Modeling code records
>> BEGIN

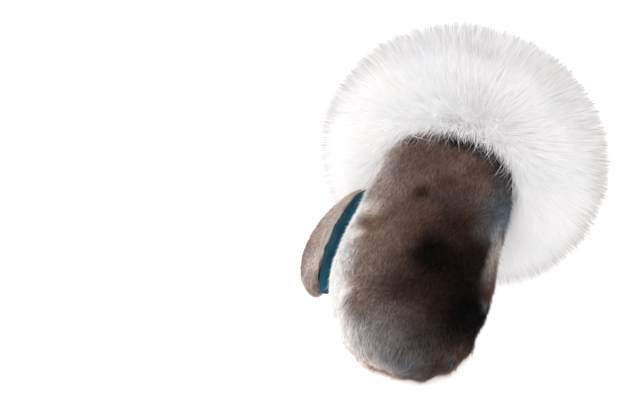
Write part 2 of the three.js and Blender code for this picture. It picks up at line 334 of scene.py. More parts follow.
MARKS = (
    Mark(358, 262, 26, 62, TAUPE, 0.75, 1.7),
    Mark(400, 165, 26, 40, TAUPE, 0.25, 1.7),
    Mark(390, 352, 46, 38, GREY, 0.8, 1.6),
    Mark(382, 230, 26, 16, RUST, 0.45, 1.6),
    Mark(410, 212, 22, 12, RUST, 0.45),
    Mark(448, 230, 44, 44, UMBER, 0.7, 1.7),
    Mark(366, 338, 24, 36, ASH, 0.55, 1.6),
    Mark(456, 275, 46, 50, DARK_BROWN, 0.95, 1.5),
    Mark(436, 342, 26, 26, DARK_BROWN, 0.65, 1.6),
    Mark(410, 292, 32, 16, UMBER, 0.7, 1.6),
    Mark(470, 318, 38, 32, INK, 0.98, 1.2),
    Mark(430, 254, 19, 17, INK, 0.9, 1.5),
    Mark(424, 192, 8, 7, UMBER, 0.9, 1.6),
    Mark(448, 182, 12, 4, UMBER, 0.4),
    Mark(392, 266, 22, 13, UMBER, 0.35, 1.6),
    Mark(358, 318, 6, 6, BROWN, 0.5, 1.6),
    Mark(458, 352, 12, 7, BROWN, 0.6),
    # Painted sheen along the lower edge.
    Mark(446, 362, 14, 6, PAINTED_SHEEN, 0.85, 1.5),
    Mark(404, 366, 20, 10, PAINTED_SHEEN, 0.55, 1.6),
    Mark(488, 290, 5, 9, RUST, 0.4),
    # Painted highlight on the right edge.
    Mark(484, 305, 4, 6, PAINTED_HIGHLIGHT, 0.4, 1.7),
    Mark(383, 172, 14, 32, PALE, 0.55, 1.7),
    Mark(372, 208, 16, 8, PALE, 0.7, 1.6),
    # The left flank: pale fur and painted rim light.
    Mark(332, 258, 17, 50, WHITE_FUR_AND_RIM_LIGHT, 0.97, 1.4),
    Mark(327, 305, 20, 44, WHITE_FUR_AND_RIM_LIGHT, 0.98, 1.4),
    Mark(340, 345, 20, 28, WHITE_FUR_AND_RIM_LIGHT, 0.95, 1.5),
    Mark(357, 350, 18, 22, WHITE_FUR_AND_RIM_LIGHT, 0.5, 1.6),
    # Painted light: lifts the shade along the lower edge to pale.
    Mark(368, 372, 30, 14, PALE, 0.9, 1.5),
    Mark(380, 377, 38, 13, PALE, 0.7, 1.5),
    Mark(432, 370, 30, 12, UMBER, 0.8, 1.5),
    # Painted shadow along the line where the ruff meets the hand, out to the right edge.
    Mark(410, 137, 12, 6, INK, 0.9),
    Mark(457, 142, 17, 8, PAINTED_SHADOW, 0.97),
    Mark(482, 149, 14, 9, PAINTED_SHADOW, 0.98),
    Mark(501, 170, 12, 14, PAINTED_SHADOW, 0.98),
    Mark(512, 194, 10, 18, PAINTED_SHADOW, 0.98),
    # Painted sheen where the right side turns away.
    Mark(500, 214, 16, 28, PAINTED_SHEEN, 0.9, 1.6),
    # Painted highlight along the right rim.
    Mark(499, 266, 6, 24, PALE, 0.85, 1.5),
    # Painted highlight on the right rim.
    Mark(506, 236, 6, 22, PAINTED_HIGHLIGHT, 0.4, 1.6),
)


@dataclass(frozen=True)
class Lamp:
    """A square soft light: its place, the length of its side and its power in watts."""

    name: str
    place: tuple[float, float, float]
    side: float
    power: float


LAMPS = (
    Lamp("key", (-1.7, -0.3, 1.1), 1.6, 8.0),
    Lamp("front", (-0.4, -1.7, 1.3), 1.4, 11.0),
    Lamp("back", (0.5, 1.5, 1.4), 1.4, 3.0),
)


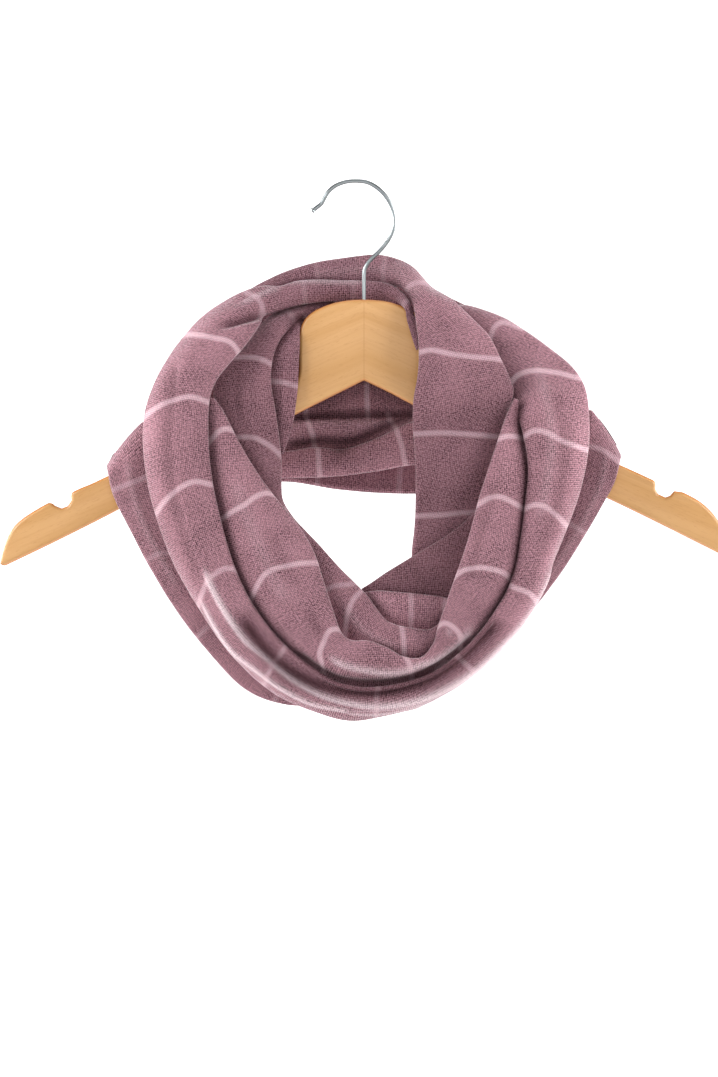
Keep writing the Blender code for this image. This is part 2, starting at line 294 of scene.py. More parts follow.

>> END

TASK OBJECTIVE
Write the material out again word for word.

RESULT
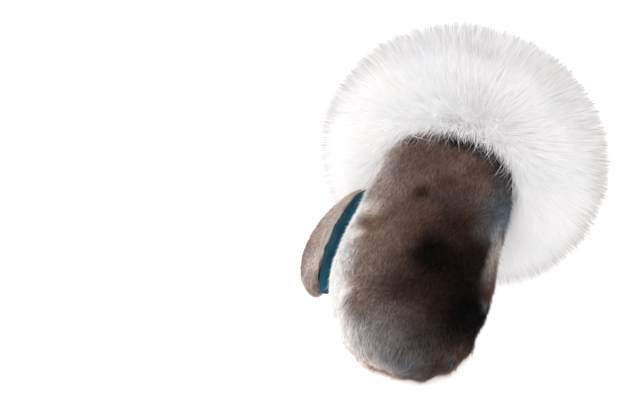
Write part 2 of the three.js and Blender code for this picture. It picks up at line 334 of scene.py. More parts follow.
MARKS = (
    Mark(358, 262, 26, 62, TAUPE, 0.75, 1.7),
    Mark(400, 165, 26, 40, TAUPE, 0.25, 1.7),
    Mark(390, 352, 46, 38, GREY, 0.8, 1.6),
    Mark(382, 230, 26, 16, RUST, 0.45, 1.6),
    Mark(410, 212, 22, 12, RUST, 0.45),
    Mark(448, 230, 44, 44, UMBER, 0.7, 1.7),
    Mark(366, 338, 24, 36, ASH, 0.55, 1.6),
    Mark(456, 275, 46, 50, DARK_BROWN, 0.95, 1.5),
    Mark(436, 342, 26, 26, DARK_BROWN, 0.65, 1.6),
    Mark(410, 292, 32, 16, UMBER, 0.7, 1.6),
    Mark(470, 318, 38, 32, INK, 0.98, 1.2),
    Mark(430, 254, 19, 17, INK, 0.9, 1.5),
    Mark(424, 192, 8, 7, UMBER, 0.9, 1.6),
    Mark(448, 182, 12, 4, UMBER, 0.4),
    Mark(392, 266, 22, 13, UMBER, 0.35, 1.6),
    Mark(358, 318, 6, 6, BROWN, 0.5, 1.6),
    Mark(458, 352, 12, 7, BROWN, 0.6),
    # Painted sheen along the lower edge.
    Mark(446, 362, 14, 6, PAINTED_SHEEN, 0.85, 1.5),
    Mark(404, 366, 20, 10, PAINTED_SHEEN, 0.55, 1.6),
    Mark(488, 290, 5, 9, RUST, 0.4),
    # Painted highlight on the right edge.
    Mark(484, 305, 4, 6, PAINTED_HIGHLIGHT, 0.4, 1.7),
    Mark(383, 172, 14, 32, PALE, 0.55, 1.7),
    Mark(372, 208, 16, 8, PALE, 0.7, 1.6),
    # The left flank: pale fur and painted rim light.
    Mark(332, 258, 17, 50, WHITE_FUR_AND_RIM_LIGHT, 0.97, 1.4),
    Mark(327, 305, 20, 44, WHITE_FUR_AND_RIM_LIGHT, 0.98, 1.4),
    Mark(340, 345, 20, 28, WHITE_FUR_AND_RIM_LIGHT, 0.95, 1.5),
    Mark(357, 350, 18, 22, WHITE_FUR_AND_RIM_LIGHT, 0.5, 1.6),
    # Painted light: lifts the shade along the lower edge to pale.
    Mark(368, 372, 30, 14, PALE, 0.9, 1.5),
    Mark(380, 377, 38, 13, PALE, 0.7, 1.5),
    Mark(432, 370, 30, 12, UMBER, 0.8, 1.5),
    # Painted shadow along the line where the ruff meets the hand, out to the right edge.
    Mark(410, 137, 12, 6, INK, 0.9),
    Mark(457, 142, 17, 8, PAINTED_SHADOW, 0.97),
    Mark(482, 149, 14, 9, PAINTED_SHADOW, 0.98),
    Mark(501, 170, 12, 14, PAINTED_SHADOW, 0.98),
    Mark(512, 194, 10, 18, PAINTED_SHADOW, 0.98),
    # Painted sheen where the right side turns away.
    Mark(500, 214, 16, 28, PAINTED_SHEEN, 0.9, 1.6),
    # Painted highlight along the right rim.
    Mark(499, 266, 6, 24, PALE, 0.85, 1.5),
    # Painted highlight on the right rim.
    Mark(506, 236, 6, 22, PAINTED_HIGHLIGHT, 0.4, 1.6),
)


@dataclass(frozen=True)
class Lamp:
    """A square soft light: its place, the length of its side and its power in watts."""

    name: str
    place: tuple[float, float, float]
    side: float
    power: float


LAMPS = (
    Lamp("key", (-1.7, -0.3, 1.1), 1.6, 8.0),
    Lamp("front", (-0.4, -1.7, 1.3), 1.4, 11.0),
    Lamp("back", (0.5, 1.5, 1.4), 1.4, 3.0),
)


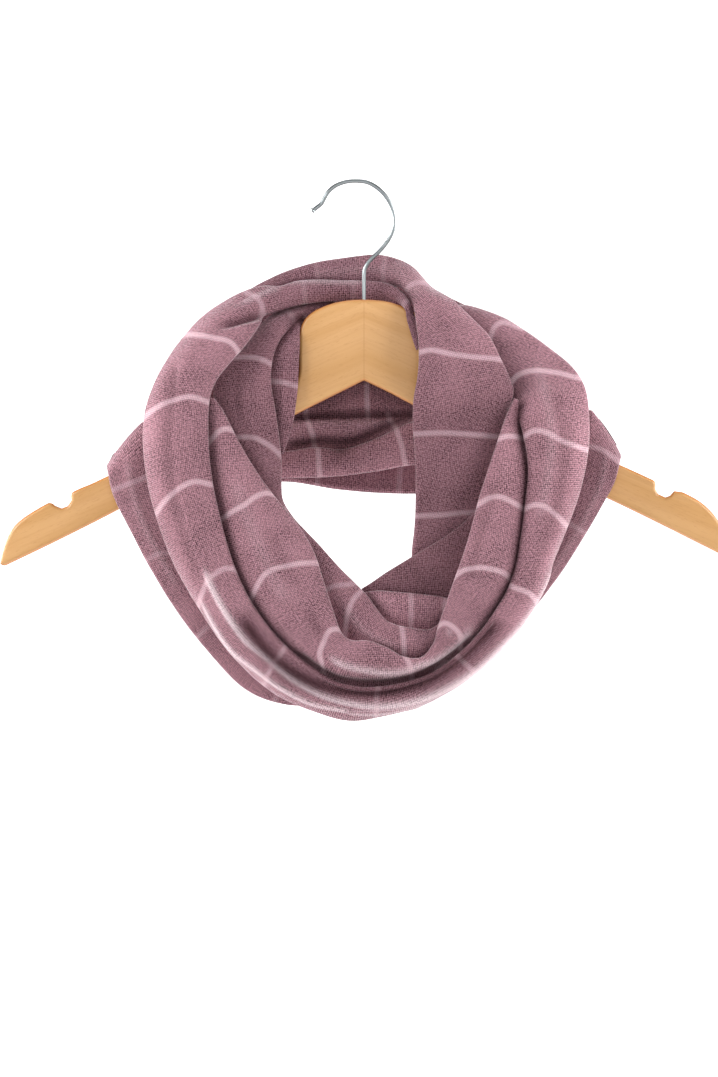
Keep writing the Blender code for this image. This is part 2, starting at line 294 of scene.py. More parts follow.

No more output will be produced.